De resultaten van de regressie R5 zijn in overeenstemming met de resultaten in 2007 en 2008. De regressie is niet significant waardoor er geen verband kan worden aangetoond tussen het risicoprofiel van de onderneming en de omvang van de sectie risicoverslaggeving, gemeten in het aantal woorden. Het significantie niveau van R5 in bedraagt 0,495, dit ligt een stuk hoger dan het in de onderzoeksmethodiek vastgestelde significantie niveau van α0,05, dus R5 is niet significant. Daarnaast bedraagt de ‘Adjusted R-Square’ -0,14 wat inhoud dat de factor leverage nauwelijks invloed heeft op de omvang van de sectie risicoverslaggeving, gemeten in het aantal woorden. Op basis van deze gegevens zou hypothese H2a voor het jaar 2009 moeten worden verworpen. De resultaten van de regressie R6 borduren voort op de gevonden resultaten in 2008, met dien verstande dat de resultaten nu wel significant zijn. Het significantie niveau van R6 bedraagt 0,028, dit niveau ligt lager dan het in de onderzoeksmethodiek vastgestelde niveau van α0,05, waardoor er geconcludeerd kan worden dat de regressie significant is. De beta van de regressie vergelijking is negatief, wat inhoud dat het hier om een negatief verband gaat. De verklarende factor, de ‘Adjusted R-Square’, is redelijk te noemen deze bedraagt namelijk 0,10. Op basis van deze gegevens dient hypothese H2b voor 2009 te worden verworpen, omdat de hypothese uitging van een positief verband. Er is wel een verband aanwezig maar dit is een negatief verband. De conclusie luidt het risicoprofiel van de onderneming heeft een negatieve invloed op het aantal genoemde risico’s in de sectie risicoverslaggeving.

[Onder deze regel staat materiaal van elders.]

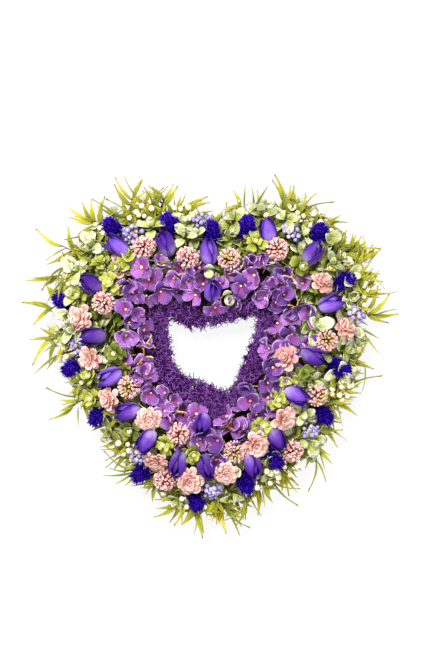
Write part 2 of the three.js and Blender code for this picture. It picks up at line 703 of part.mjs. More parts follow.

5.4.4 Discussie/samenvatting resultaten

Voor elk van de jaren dienen de hypothesen H2a en H2b te worden verworpen. Voor de hypothese H2a is in geen enkel jaar een verband gevonden tussen het risicoprofiel van de onderneming en de omvang van de sectie risicoverslaggeving, gemeten in het aantal woorden. Dit resultaat is in overeenstemming met eerder onderzoek van Hossain et al. (1995). Voor hypothese H2b is in 2007 en 2008 geen verband gevonden tussen het risicoprofiel en het aantal genoemde risico’s in de sectie risicoverslaggeving, dit is eveneens in overeenstemming met de resultaten van Hossain et al. (1995). Voor

hypothese H2b is in 2009 wel een verband gevonden, namelijk een negatief verband, het feit dat er een verband is gevonden is in overeenstemming met het onderzoek van Malone et al. (1993). Daarnaast sluit het mogelijk negatieve verband van hypothese H2b in 2008 ook aan bij het onderzoek van Malone et al. (1993). De gehele set aan resultaten sluit aan bij het onderzoek van Linsley & Shrives (2006), waarin zij eveneens een aantal verbanden hebben gevonden tussen het risicoprofiel van de onderneming en risicoverslaggeving. Ook Linsley & Shrives (2006) zagen in hun onderzoek een aantal verbanden niet empirisch bevestigd worden. Concluderend kan gesteld worden dat het niet onomstotelijk bewezen is dat het risicoprofiel van de onderneming geen invloed heeft op de omvang van de risicoverslaggeving. Echter zijn in dit onderzoek voornamelijk resultaten naar voren gekomen die aantonen dat er geen verband aanwezig is.